■ **WHAT IS ASKED**: Set down only the lines running from the one with "valve_pin();" to the one with "EDGE_BAND: tuple[float, float] = (0.01, 0.12)", both lines included, exactly as they stand, please.

■ **INFORMATION PROVIDED**:
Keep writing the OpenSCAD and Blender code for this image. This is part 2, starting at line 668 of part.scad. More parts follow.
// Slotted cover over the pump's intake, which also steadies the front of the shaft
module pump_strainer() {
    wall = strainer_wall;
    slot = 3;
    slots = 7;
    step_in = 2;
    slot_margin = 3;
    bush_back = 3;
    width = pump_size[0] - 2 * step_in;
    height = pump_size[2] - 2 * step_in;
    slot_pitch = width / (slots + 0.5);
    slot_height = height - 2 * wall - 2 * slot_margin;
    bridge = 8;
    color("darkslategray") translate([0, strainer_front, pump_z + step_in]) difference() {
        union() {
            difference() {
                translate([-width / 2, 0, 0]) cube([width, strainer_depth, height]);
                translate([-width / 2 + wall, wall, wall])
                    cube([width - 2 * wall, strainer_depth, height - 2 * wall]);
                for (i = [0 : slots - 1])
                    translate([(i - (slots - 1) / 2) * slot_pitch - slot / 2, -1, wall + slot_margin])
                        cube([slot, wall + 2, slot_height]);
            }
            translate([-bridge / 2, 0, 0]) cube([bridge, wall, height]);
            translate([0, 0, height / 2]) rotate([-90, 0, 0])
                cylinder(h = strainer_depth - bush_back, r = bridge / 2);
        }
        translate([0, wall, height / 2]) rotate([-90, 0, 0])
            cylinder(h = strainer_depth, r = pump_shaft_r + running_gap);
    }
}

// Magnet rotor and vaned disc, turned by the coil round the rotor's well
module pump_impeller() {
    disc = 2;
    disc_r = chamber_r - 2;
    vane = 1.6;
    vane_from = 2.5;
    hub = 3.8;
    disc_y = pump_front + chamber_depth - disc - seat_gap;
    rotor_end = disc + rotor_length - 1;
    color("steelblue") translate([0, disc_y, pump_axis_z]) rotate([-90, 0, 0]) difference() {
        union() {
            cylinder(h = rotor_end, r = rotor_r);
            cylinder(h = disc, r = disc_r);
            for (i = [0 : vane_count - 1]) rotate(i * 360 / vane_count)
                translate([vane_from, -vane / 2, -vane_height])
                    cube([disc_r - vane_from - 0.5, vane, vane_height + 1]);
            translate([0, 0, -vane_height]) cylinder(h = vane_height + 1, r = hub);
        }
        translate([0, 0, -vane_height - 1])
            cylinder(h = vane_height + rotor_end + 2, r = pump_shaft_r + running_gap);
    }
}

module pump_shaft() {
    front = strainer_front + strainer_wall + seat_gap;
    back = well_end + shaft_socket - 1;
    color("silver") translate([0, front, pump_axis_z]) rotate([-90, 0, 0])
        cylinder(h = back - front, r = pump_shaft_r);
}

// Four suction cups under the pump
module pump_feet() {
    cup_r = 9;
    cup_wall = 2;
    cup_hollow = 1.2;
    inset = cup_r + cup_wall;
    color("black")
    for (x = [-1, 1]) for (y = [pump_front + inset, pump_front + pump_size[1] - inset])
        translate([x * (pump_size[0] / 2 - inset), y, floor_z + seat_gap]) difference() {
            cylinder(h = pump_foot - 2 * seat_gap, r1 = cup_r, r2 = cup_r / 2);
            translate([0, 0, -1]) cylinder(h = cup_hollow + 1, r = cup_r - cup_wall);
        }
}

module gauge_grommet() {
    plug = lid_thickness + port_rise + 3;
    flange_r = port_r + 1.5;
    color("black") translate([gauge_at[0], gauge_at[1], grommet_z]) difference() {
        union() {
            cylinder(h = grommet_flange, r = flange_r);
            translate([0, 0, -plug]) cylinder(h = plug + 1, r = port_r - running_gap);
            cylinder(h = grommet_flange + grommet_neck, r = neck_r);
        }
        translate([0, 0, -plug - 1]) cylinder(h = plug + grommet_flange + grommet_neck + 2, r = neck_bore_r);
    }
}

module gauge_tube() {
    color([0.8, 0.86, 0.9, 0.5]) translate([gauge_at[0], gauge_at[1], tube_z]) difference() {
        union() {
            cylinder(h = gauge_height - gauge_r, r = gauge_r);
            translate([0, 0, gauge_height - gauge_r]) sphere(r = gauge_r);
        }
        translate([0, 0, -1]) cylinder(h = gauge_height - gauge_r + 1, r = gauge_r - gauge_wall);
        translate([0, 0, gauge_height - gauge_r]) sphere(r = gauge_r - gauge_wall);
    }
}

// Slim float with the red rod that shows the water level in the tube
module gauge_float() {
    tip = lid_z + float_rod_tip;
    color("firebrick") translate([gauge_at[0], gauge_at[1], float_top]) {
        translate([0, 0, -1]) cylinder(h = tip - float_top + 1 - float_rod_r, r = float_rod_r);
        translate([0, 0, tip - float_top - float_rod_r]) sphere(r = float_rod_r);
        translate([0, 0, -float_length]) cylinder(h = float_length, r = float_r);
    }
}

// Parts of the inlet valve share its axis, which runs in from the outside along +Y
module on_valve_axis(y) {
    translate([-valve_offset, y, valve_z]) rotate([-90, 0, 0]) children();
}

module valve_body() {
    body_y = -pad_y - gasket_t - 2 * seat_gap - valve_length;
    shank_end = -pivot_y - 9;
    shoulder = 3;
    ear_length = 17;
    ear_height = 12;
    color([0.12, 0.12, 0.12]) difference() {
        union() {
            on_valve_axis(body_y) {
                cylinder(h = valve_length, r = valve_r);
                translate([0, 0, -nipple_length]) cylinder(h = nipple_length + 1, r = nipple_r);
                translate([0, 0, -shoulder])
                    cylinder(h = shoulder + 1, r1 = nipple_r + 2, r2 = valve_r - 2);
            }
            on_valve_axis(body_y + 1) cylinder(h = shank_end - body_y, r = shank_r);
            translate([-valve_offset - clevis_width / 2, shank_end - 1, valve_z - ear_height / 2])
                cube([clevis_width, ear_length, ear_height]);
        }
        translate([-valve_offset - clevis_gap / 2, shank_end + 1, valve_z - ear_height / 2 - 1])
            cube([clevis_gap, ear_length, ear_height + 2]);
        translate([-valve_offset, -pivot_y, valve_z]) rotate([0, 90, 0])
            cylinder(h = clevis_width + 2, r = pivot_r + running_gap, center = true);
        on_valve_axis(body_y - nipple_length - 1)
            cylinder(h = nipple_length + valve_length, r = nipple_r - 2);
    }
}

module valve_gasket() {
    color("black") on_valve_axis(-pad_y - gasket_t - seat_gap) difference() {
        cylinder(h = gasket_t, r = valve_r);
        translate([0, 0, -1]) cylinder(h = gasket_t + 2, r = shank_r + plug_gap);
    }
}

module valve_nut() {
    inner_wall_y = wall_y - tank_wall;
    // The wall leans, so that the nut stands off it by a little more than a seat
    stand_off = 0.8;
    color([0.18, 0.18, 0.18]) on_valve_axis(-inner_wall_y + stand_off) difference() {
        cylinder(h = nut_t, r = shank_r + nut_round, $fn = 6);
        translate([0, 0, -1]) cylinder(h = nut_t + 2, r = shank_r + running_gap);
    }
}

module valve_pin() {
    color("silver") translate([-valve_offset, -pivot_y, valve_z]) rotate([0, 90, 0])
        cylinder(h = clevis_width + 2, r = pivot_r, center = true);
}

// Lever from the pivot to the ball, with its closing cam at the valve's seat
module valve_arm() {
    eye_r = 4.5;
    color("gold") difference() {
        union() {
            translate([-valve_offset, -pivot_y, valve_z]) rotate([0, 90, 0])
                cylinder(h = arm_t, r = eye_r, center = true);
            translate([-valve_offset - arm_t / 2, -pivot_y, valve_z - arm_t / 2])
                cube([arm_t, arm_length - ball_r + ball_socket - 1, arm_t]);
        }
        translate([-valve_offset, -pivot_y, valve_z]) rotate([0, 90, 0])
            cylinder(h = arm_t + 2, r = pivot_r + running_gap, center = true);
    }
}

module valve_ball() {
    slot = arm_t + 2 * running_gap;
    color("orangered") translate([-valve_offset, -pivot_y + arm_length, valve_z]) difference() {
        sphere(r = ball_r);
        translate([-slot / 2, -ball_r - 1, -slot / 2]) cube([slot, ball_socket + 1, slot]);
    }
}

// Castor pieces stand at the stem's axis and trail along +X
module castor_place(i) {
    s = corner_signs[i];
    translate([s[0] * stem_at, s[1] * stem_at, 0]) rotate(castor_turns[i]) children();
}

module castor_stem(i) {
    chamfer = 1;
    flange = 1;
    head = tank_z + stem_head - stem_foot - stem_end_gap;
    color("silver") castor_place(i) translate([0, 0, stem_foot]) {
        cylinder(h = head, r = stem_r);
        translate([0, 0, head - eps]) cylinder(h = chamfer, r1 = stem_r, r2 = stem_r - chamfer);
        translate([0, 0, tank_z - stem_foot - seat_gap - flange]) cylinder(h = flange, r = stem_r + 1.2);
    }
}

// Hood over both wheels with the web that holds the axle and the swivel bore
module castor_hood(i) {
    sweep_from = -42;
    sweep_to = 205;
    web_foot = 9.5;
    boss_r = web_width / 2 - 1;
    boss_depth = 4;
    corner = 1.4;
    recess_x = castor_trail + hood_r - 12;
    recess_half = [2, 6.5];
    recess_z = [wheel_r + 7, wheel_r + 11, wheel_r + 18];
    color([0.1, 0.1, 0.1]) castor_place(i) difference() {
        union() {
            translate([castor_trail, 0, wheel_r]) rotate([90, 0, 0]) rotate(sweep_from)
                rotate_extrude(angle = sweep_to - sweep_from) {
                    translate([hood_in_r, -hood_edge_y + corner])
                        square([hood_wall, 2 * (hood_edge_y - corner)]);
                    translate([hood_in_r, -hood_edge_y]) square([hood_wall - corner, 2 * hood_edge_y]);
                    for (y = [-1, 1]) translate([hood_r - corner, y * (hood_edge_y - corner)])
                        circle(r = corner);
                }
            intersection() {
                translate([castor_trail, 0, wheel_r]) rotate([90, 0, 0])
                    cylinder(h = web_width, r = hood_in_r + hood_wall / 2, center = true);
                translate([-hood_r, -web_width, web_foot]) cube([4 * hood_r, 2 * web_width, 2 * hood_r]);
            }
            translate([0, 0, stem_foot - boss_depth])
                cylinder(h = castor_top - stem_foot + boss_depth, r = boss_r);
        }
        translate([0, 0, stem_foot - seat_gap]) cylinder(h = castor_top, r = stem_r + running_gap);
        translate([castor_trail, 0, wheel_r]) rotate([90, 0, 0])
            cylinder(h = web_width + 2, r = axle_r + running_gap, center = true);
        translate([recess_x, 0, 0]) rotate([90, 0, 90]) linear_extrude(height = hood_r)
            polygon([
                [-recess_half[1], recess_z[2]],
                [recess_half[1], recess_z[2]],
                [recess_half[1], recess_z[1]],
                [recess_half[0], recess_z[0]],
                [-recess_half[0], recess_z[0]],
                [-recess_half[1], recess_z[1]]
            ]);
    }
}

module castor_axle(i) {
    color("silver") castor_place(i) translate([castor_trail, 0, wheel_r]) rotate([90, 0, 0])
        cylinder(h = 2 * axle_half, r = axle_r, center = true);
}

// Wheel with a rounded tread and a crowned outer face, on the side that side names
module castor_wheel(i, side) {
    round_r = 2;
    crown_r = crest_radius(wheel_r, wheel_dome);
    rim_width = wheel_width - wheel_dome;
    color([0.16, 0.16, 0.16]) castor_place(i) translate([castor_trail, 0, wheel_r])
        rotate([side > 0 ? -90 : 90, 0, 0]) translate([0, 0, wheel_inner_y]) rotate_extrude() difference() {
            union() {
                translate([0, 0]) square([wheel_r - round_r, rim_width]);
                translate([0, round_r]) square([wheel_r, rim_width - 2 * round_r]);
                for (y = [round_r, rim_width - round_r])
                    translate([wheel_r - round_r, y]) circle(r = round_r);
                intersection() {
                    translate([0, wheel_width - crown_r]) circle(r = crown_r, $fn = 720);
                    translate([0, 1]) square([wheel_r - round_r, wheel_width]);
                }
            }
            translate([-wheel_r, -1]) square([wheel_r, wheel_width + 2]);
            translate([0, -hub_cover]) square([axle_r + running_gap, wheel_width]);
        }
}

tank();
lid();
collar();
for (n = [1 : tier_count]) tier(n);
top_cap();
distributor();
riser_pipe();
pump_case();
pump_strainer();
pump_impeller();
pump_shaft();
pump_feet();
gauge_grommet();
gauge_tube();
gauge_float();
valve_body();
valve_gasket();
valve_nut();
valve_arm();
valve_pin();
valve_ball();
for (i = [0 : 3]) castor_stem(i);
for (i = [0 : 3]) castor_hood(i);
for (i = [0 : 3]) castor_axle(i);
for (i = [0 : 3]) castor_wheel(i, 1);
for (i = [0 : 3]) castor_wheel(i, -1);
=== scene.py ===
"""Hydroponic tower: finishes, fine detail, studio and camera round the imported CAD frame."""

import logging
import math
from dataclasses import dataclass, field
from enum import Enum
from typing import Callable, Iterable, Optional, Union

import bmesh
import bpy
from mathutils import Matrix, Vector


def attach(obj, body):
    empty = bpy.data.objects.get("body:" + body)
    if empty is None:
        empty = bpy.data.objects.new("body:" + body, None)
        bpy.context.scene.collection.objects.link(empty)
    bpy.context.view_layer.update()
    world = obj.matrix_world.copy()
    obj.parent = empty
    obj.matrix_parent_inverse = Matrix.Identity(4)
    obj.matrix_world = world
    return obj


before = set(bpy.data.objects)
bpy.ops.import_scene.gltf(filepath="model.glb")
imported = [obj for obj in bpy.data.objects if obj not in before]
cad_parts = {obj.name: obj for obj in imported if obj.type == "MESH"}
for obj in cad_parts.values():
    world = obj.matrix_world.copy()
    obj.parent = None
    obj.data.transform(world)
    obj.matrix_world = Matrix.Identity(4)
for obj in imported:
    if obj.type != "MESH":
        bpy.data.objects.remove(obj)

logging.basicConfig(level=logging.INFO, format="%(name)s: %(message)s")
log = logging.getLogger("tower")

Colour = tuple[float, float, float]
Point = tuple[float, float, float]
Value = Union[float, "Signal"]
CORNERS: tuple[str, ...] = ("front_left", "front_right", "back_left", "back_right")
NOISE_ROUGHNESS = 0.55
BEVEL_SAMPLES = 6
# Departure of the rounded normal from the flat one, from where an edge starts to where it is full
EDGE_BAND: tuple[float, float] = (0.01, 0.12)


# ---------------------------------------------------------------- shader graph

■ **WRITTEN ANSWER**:
valve_pin();
valve_ball();
for (i = [0 : 3]) castor_stem(i);
for (i = [0 : 3]) castor_hood(i);
for (i = [0 : 3]) castor_axle(i);
for (i = [0 : 3]) castor_wheel(i, 1);
for (i = [0 : 3]) castor_wheel(i, -1);
=== scene.py ===
"""Hydroponic tower: finishes, fine detail, studio and camera round the imported CAD frame."""

import logging
import math
from dataclasses import dataclass, field
from enum import Enum
from typing import Callable, Iterable, Optional, Union

import bmesh
import bpy
from mathutils import Matrix, Vector


def attach(obj, body):
    empty = bpy.data.objects.get("body:" + body)
    if empty is None:
        empty = bpy.data.objects.new("body:" + body, None)
        bpy.context.scene.collection.objects.link(empty)
    bpy.context.view_layer.update()
    world = obj.matrix_world.copy()
    obj.parent = empty
    obj.matrix_parent_inverse = Matrix.Identity(4)
    obj.matrix_world = world
    return obj


before = set(bpy.data.objects)
bpy.ops.import_scene.gltf(filepath="model.glb")
imported = [obj for obj in bpy.data.objects if obj not in before]
cad_parts = {obj.name: obj for obj in imported if obj.type == "MESH"}
for obj in cad_parts.values():
    world = obj.matrix_world.copy()
    obj.parent = None
    obj.data.transform(world)
    obj.matrix_world = Matrix.Identity(4)
for obj in imported:
    if obj.type != "MESH":
        bpy.data.objects.remove(obj)

logging.basicConfig(level=logging.INFO, format="%(name)s: %(message)s")
log = logging.getLogger("tower")

Colour = tuple[float, float, float]
Point = tuple[float, float, float]
Value = Union[float, "Signal"]
CORNERS: tuple[str, ...] = ("front_left", "front_right", "back_left", "back_right")
NOISE_ROUGHNESS = 0.55
BEVEL_SAMPLES = 6
# Departure of the rounded normal from the flat one, from where an edge starts to where it is full
EDGE_BAND: tuple[float, float] = (0.01, 0.12)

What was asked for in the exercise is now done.